The above is a vast generalization. I have no experience with any other inlay tools.

Frederick Skelly
07-18-2015, 9:03 PM
Again, thanks everyone! I'm seriously considering the Latta straight line cutter and radius cutter. But I'm a hard head and would really like to see my Fortune tool work. With that in mind...

Shawn & Nelson - can you tell me how long the teeth are after you filed the "V"? Mine are 1/2 mm and I'm trying to determine if that matters. If so, I need a smaller triangular needle file - maybe one suitable for filing very fine crosscut teeth - so I can get a deeper "V".
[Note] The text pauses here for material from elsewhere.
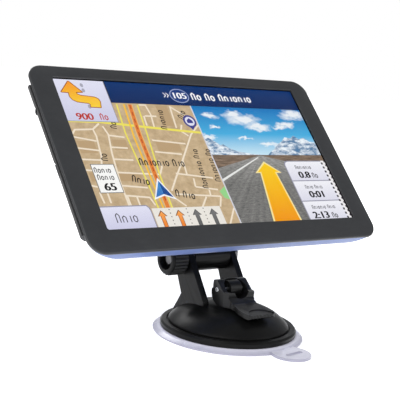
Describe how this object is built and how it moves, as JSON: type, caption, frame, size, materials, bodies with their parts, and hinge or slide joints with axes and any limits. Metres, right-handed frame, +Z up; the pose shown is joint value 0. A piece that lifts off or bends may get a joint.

(Shawn, you were right. I didn't take the "V" all the way to the corners. When I did, it made a difference.)

Thanks guys,
Fred

Nelson Howe
07-19-2015, 8:39 AM
I'd say mine is about .5mm. I used a file and a stone for the final honing.

Nelson

Frank Drew
07-20-2015, 12:12 PM
For Neander fans, you might find one of Ulmia's dedicated stringing and inlay cutters on one of the online auction sites. It's a slick tool, rather like a marking gauge (beam, fence) with two beveled cutters you space apart the thickness of the desired groove, and a narrow chisel blade behind the cutters to clear the groove. You can also use it to cut the inlay itself but turning the cutter bevels out. I posted a picture of the tool in this thread from a few years ago:

http://www.sawmillcreek.org/showthread.php?192182-String-inlay-instructions

Before I got it I used a Dremel with a fence and it worked fine, although it was a bit nerve-wracking worrying about screwing up the workpiece.